I very much doubt that those of us who are devoted to interfaith harmony and committed to organizational forms in which that can be an exercise in thought and action would be willing to give up our own core beliefs about seeking mutual understanding and cooperative action.
Perhaps the best we can do is continue to be inviting to those who are, for their own defendable reasons, harmony-resistant in their faith. But along with that invitational posture, it may be incumbent upon us to find new ways of being inclusive of and loving toward those who otherwise will separate themselves from us. Let us acknowledge that the responsibility for this outreach occurring falls upon us. A commitment to the fundamental principle of interconnectedness demands no less.
What’s at stake?
Certainly, the viability, visibility, and vision of the interfaith movement as it wrestles with these and other questions for religions themselves and for the world in which they live.

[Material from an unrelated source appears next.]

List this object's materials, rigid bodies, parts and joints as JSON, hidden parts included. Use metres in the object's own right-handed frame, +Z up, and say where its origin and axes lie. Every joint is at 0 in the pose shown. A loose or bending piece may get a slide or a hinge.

Certainly, the essential role that religions and communities of the spirit, working together at local, regional, national, and global levels, can fulfill to save the life of the earth and make life on our earth more just, peaceful, and flourishing for all.
Certainly, living our lives with thanksgiving for the all that sustains us, and making good on the opportunity to contribute to the lives of all other forms of life.
And yes, giving thanks through the way we live our lives to that sacred reality that sustains us and allows us all to flourish.